In 2007 Ingabire become part of the EADD project in Rwanda and was selected to become a community animal health worker as well as trainer.
She is mandated to implement basic preventive and curative care for animals so as to improve the health and wealth of poor communities.
She also trains farmers on basic skills in handling minor livestock diseases, symptomatic treatment, wounds and carry out minor operative care.
“I also do lecture to farmers on a number of farming activities such as milk handling, hygiene, animal care. I treats animals for common illnesses such as diarrhea or worms,” she says.
According to Paul Benjamin Nzigamasabo, EADD’s dissemination facilitator community animal health workers are significant in the villages.
“They act as livestock extension focal persons in the remote villages. They also facilitate in informing the extension agents in times of emergencies,” Nzigamasabo says.

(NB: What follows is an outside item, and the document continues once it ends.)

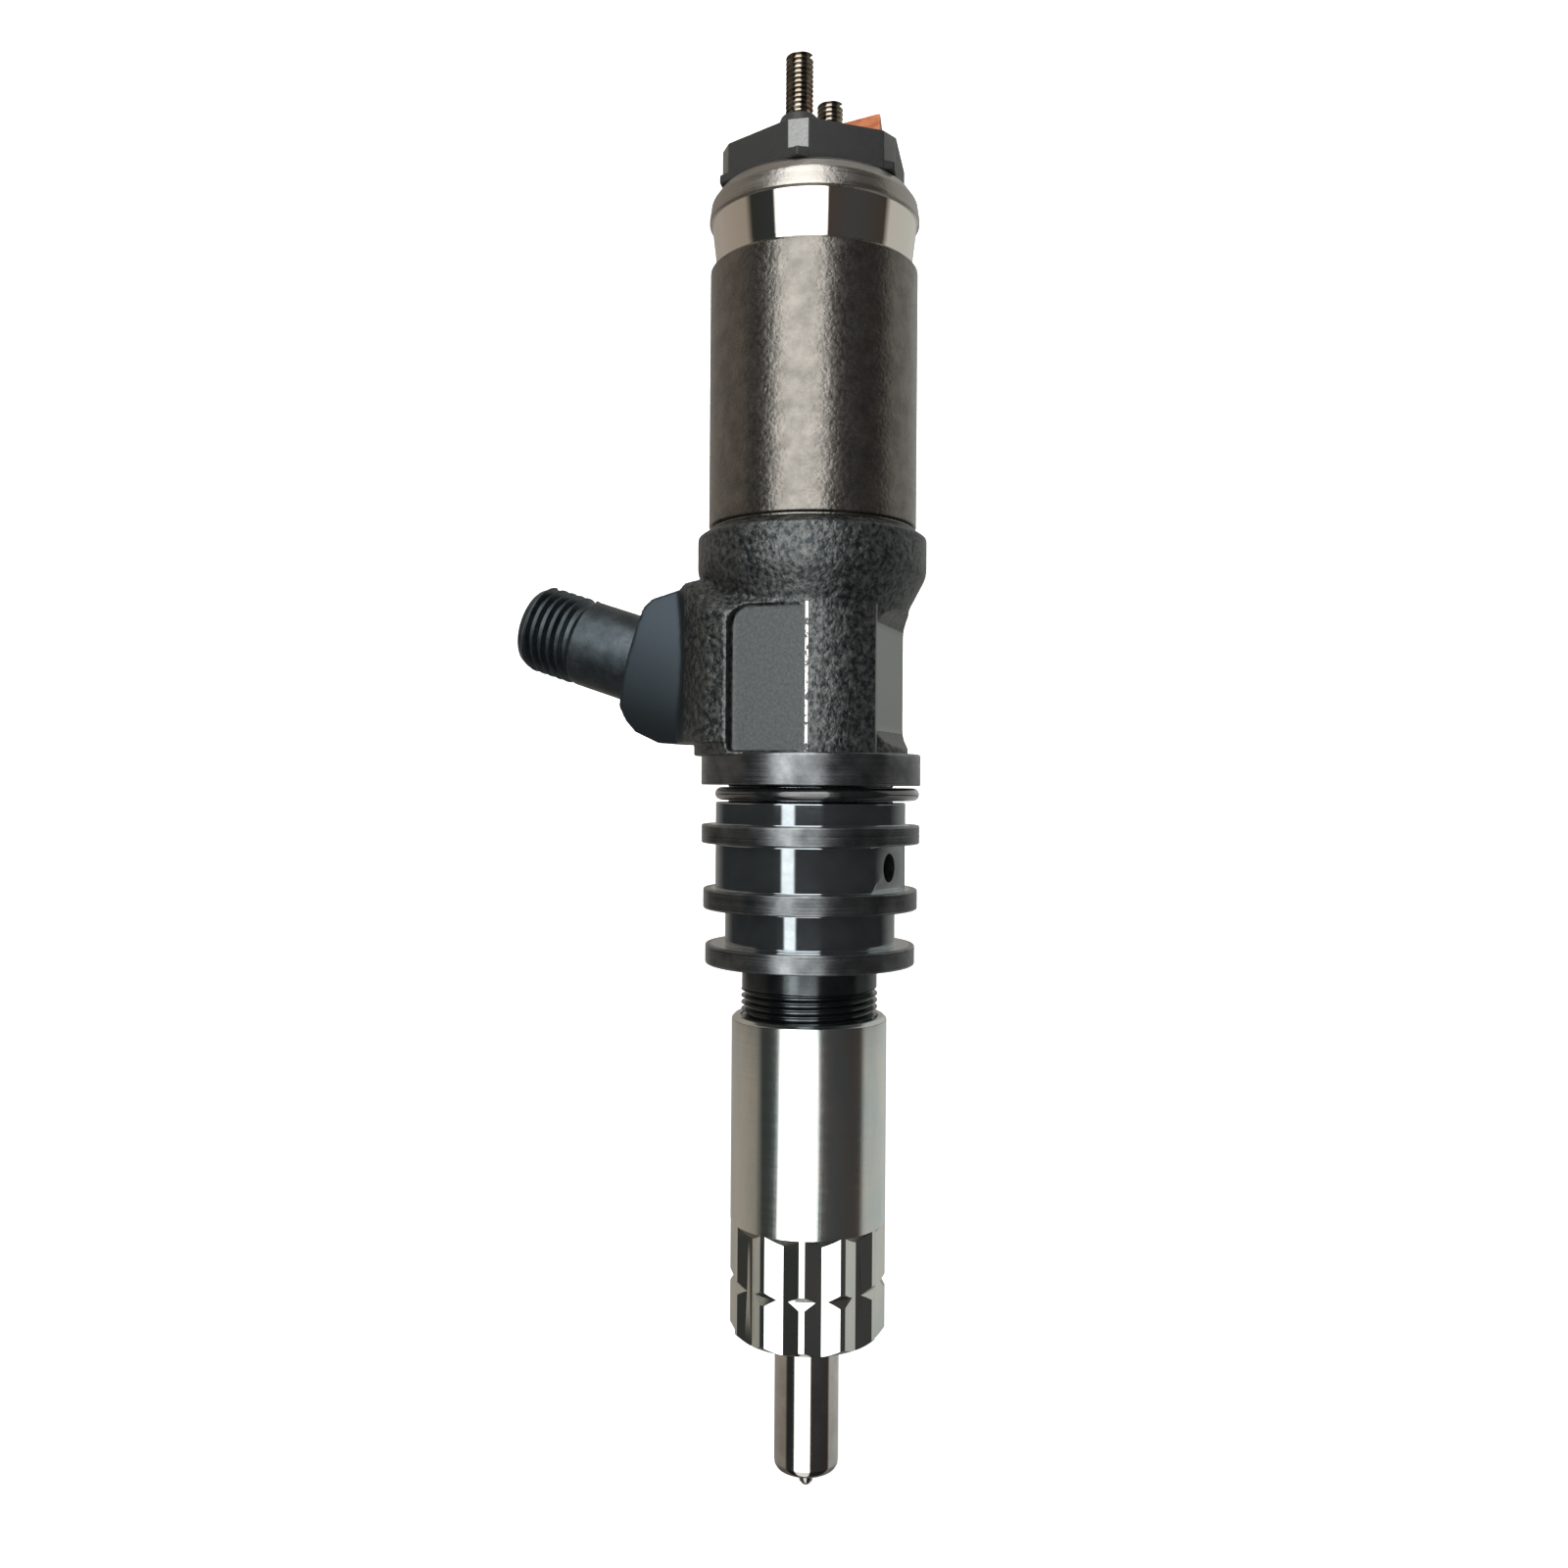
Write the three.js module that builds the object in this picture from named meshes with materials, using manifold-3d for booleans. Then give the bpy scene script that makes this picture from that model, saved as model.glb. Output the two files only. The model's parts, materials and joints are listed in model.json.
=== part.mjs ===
// Common-rail diesel injector with a side inlet and a solenoid valve on top, in millimetres.
// +Z runs along the injector's axis towards its terminals, and -X points to the inlet.
// The origin is the centre of the nozzle nut's lower face, which seats in the cylinder head.
import * as THREE from "three";
import { mergeVertices } from "three/addons/utils/BufferGeometryUtils.js";
import Module from "manifold-3d";

const wasm = await Module();
wasm.setup();

// Fineness and clearances
const SIDES = 28; // of a turned piece
const SMALL_SIDES = 12; // of a pin, a drilling or a thin wire
const SECTION_SIDES = 8; // of a round ring's section
const COIL_STEPS = 12; // of a spring, per turn
const RUN = 0.02; // radial gap of a running fit
const SLIP = 0.05; // radial gap of a pin, a wire or a ring in its hole
const SEAT = 0.01; // gap between faces that move apart in use
const TURNED_GAP = 0.3; // between the tilted inlet and the upright body
const OVERRUN = 4; // how far a cutter runs past the face it opens

// Nozzle
const STEM_R = 4.8;
const STEM_LENGTH = 20.6; // below the nut
const STEM_EDGE = 1.1; // rounding of the stem's lower rim
const NUB_R = 1.05;
const NUB_LENGTH = 2.8;
const SAC_R = 0.5;
const SAC_WALL = 0.6; // under the sac
const SPRAY_R = 0.14;
const SPRAY_COUNT = 6;
const STEM_BORE_R = 2.3;
const SEAT_HALF_ANGLE = THREE.MathUtils.degToRad(30);
const GALLERY_R = 3.3;
const GALLERY_Z = 4.2;
const GALLERY_HEIGHT = 4;
const NOZZLE_HEAD_LENGTH = 18.4; // inside the nut
const NEEDLE_R = 2.0;
const NEEDLE_SHANK_R = 1.6;
const NEEDLE_NECK_R = 1.2;
const NEEDLE_LIFT = 0.3;
const DISTANCE_THICKNESS = 5.5;
const NECK_HOLE_R = 1.5;
const NECK_RISE = 0.5; // of the needle's neck above the distance piece
const DOWEL_R = 0.95;
const DOWEL_MARGIN = 2.7; // from the nozzle's side to a dowel's axis
const DOWEL_DEPTH = 3;

// Nozzle nut
const NUT_R = 11.6;
const NUT_LENGTH = 47.2;
const NUT_FLOOR = 2.6;
const NUT_WALL = 2.3;
const NUT_THREAD_WALL = 1.4;
const NUT_EDGE = 0.7;
const DRIVE_LENGTH = 16.2;
const DRIVE_DEPTH = 1.0; // of the valleys between the twelve points
const DRIVE_TURN = THREE.MathUtils.degToRad(14);
const NUT_GROOVE_Z = 7.8;
const NUT_GROOVE_WIDTH = 1.8;
const NUT_GROOVE_DEPTH = 0.75;

// Lower body, from the nut upwards
const THREAD_SHOWN = 4.1;
const THREAD_PITCH = 1.5;
const THREAD_DEPTH = 0.6;
const NECK_RELIEF = 0.1;
const NECK_LENGTH = 3.6;
const LAND_3_R = 15.65;
const LAND_3_HEIGHT = 2.9;
const GROOVE_3_R = 12.7;
const GROOVE_3_HEIGHT = 5.3;
const LAND_2_R = 16.0;
const LAND_2_HEIGHT = 3.0;
const GROOVE_2_R = 14.2;
const GROOVE_2_HEIGHT = 6.7;
const LAND_1_R = 16.3;
const LAND_1_HEIGHT = 2.8;
const GROOVE_1_R = 14.2;
const GROOVE_1_HEIGHT = 5.8;
const COLLAR_R = 16.4;
const COLLAR_HEIGHT = 4.7;
const LAND_EDGE = 0.35;
const SEAL_SECTION = 1.9; // diameter of the seal in the top groove
const SEAL_SEAT_R = 12.3; // deeper seat for that seal, under the collar
const SEAL_SEAT_HEIGHT = 2.5;
const SEAL_SHIFT = 1.0; // how far the loose seal hangs towards the return port
const PORT_R = 2.1;
const PORT_FLAT_X = 12.8;
const PORT_TURN = THREE.MathUtils.degToRad(8); // of the port from +X towards -Y

// Waist and head
const WAIST_R = 14.5;
const WAIST_HEIGHT = 21.5;
const FLAT_Y = 14.0; // from the axis to each clamp flat
const FLAT_REACH = 7.5; // of a clamp flat towards the inlet, and away from it
const FLAT_END = 5.0;
const FLAT_CORNER_R = 3;
const SIDE_FLAT_X = 12.2;
const FLARE_HEIGHT = 5.6;
const HEAD_R = 17.1;
const HEAD_HEIGHT = 4.8;
const HEAD_CHAMFER = 1.2;

// Inlet boss and connector, along an axis that rises away from the body
const INLET_TILT = THREE.MathUtils.degToRad(18);
const INLET_ABOVE_COLLAR = 5.5; // where the inlet's axis meets the injector's
const BOSS_REACH = 27.4;
const BOSS_HALF_WIDTH = 9.8;
const BOSS_TALL_R = 16.0; // the boss is an oval barrel, taller than it is wide
const BOSS_RAISED = 3.0; // of the barrel above the inlet's axis
const BOSS_BELOW = 4.4; // drop of the boss's underside from the inlet's axis, at the body
const BOSS_FACE_UP = 8.2; // the end face's height above the inlet's axis, and its depth below
const BOSS_FACE_DOWN = 7.1;
const BOSS_SLOPE = 0.8; // length of the end's upper slope along the inlet, and its drop
const BOSS_SLOPE_DROP = 1.6;
const BOSS_BACK = 11.4; // length of the long upper slope, and its drop
const BOSS_BACK_DROP = 8.2;
const BOSS_HEEL = 2.9; // length of the end's lower slope, and its drop
const BOSS_HEEL_DROP = 3.2;
const BOSS_SOLE = 6.0; // length of the nearly level underside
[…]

With the establishment of the health workers there has been a tremendous improvement of livestock extension service coverage and farmers expressed their strong views of support of such idea.
Ingabile has trained more than 300 farmers and among them more than 60 male farmers.

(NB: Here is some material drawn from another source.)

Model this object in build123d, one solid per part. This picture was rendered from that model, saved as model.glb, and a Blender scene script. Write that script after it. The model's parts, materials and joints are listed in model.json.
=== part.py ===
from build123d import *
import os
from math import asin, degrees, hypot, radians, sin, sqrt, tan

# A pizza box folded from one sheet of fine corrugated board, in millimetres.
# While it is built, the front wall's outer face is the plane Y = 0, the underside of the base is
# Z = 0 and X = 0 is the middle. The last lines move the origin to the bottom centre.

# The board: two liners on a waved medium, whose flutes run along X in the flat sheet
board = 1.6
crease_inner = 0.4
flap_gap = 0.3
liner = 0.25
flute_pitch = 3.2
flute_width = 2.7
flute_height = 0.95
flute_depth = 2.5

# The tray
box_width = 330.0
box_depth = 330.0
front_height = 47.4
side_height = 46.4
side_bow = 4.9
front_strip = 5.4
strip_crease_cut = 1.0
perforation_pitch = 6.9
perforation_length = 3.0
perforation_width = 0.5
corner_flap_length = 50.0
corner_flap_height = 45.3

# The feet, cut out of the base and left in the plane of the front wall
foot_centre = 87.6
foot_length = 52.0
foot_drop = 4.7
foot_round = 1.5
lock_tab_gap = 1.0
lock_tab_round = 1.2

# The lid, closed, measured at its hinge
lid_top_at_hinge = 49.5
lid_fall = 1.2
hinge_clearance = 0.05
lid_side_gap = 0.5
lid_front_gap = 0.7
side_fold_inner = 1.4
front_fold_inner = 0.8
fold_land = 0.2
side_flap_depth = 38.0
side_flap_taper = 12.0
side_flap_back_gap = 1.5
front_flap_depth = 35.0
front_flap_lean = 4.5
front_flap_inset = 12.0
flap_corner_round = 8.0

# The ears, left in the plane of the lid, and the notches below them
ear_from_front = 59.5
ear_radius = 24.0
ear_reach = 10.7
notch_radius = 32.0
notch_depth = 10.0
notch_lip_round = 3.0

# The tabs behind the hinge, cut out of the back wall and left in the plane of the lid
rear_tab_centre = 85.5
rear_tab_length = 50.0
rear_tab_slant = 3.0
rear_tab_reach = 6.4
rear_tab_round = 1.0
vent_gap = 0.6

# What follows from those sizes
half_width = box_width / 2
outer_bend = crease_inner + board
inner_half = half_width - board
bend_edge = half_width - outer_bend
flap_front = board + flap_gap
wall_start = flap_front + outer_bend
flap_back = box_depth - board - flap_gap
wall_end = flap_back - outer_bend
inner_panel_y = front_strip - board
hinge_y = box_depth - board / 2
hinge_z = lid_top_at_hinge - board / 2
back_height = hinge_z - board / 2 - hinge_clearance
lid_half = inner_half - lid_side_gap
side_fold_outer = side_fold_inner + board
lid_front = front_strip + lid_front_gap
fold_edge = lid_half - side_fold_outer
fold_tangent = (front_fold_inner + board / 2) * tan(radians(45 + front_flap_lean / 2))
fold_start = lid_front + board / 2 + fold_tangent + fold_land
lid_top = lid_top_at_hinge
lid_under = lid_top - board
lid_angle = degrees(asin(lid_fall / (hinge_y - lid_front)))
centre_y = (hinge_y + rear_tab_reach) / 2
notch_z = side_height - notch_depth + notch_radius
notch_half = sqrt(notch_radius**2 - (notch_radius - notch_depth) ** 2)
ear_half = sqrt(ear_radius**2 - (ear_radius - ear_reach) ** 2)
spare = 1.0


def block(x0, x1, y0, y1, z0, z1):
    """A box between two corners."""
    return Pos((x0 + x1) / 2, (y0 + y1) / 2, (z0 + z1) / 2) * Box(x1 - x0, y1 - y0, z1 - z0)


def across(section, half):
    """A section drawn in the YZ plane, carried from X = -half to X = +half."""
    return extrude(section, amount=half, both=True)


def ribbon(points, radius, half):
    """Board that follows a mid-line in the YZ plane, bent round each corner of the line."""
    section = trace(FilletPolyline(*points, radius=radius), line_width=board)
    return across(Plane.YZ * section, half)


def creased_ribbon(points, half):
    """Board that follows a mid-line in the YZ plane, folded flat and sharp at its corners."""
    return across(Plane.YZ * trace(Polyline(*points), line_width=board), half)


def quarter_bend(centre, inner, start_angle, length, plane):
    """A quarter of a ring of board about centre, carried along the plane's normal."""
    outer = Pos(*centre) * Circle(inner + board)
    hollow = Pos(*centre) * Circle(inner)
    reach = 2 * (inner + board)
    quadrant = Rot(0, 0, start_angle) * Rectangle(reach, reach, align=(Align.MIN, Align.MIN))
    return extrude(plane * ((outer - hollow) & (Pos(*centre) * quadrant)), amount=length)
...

“I have received a lot of compliments from the farmers that have gone through this farm. Even my neighbours are starting to appreciate the importance of having a dairy cow and they are starting to take part in the training,” she says.

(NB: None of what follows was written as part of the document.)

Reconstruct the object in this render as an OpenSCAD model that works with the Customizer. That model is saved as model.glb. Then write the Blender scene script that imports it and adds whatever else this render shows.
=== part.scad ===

Community animal health workers are trained by EADD in basic animal healthcare to be able to deliver services and drugs to farmers and to provide farmer-to-farmer training
“A decentralised vaccination and animal health system is important as this enables the community to take care of their own livestock, look for drugs, have their own drug stores and treat the animals themselves” says Nzigamasabo.
The dairy sector is brimming with investment opportunities. Over the years, the country has managed to improve its breed, eradicate diseases, build farmers’ capacity through the establishment of cooperatives as well as land redistribution, which saw an increase in productivity.
According to Dr Agnes Kalibata, agriculture minister milk production increased by nearly 800% over the last 10 years.
Kalibata acknowledge the increase to favorable government policies as well as the working relationship they have with the private sector and the donor community.
“In 2000 we produced 50 000 tons of milk and this has risen to 350 000 tons by 2009. Also the number of cattle increased by 1 000% from 162 000 in 1994 to 1,2 million last year,” Kalibata says.
Milk consumption also increased by 100% from 15,7 litres per person per year to 30,9.
According to Kalibata, the one cow per poor family programme introduced in 2006 by President Paul Kagame also contributed to the increase.
“The programme is targeting 257 000 households most poor people who do not own a cow but have a pasture, water and a shed.
“The first heifer is passed on to another household. This programme base its principal on the issue of using animals as a base to fight poverty through milk production, cash from the sale and also support crop agriculture through manure,” she says.
So far more than 89 000 families have benefited, hence an increase in milk production.
The country has 40 milk collection centres handling 80 000 litres per day, accounting for 5% of the total produce. It has 3 processing plants handling 7 500 litres of collected milk.
“We as government would like to see an improvement in dairy cattle management practices (feeding, diseases control and breeding).
The development of appropriate milk collection, transportation and storage facilities.
“And we encourage our farmer to produce hygienic milk at farm-hold level and along the whole chain. We are calling on investors to invest in the establishment of milk processing facilities and infrastructures,” she says.
But for Ingabire she would like to an improvement in animal husbandry, the dairy cattle breeds, the infrastructure, veterinary extension and affordable veterinary inputs.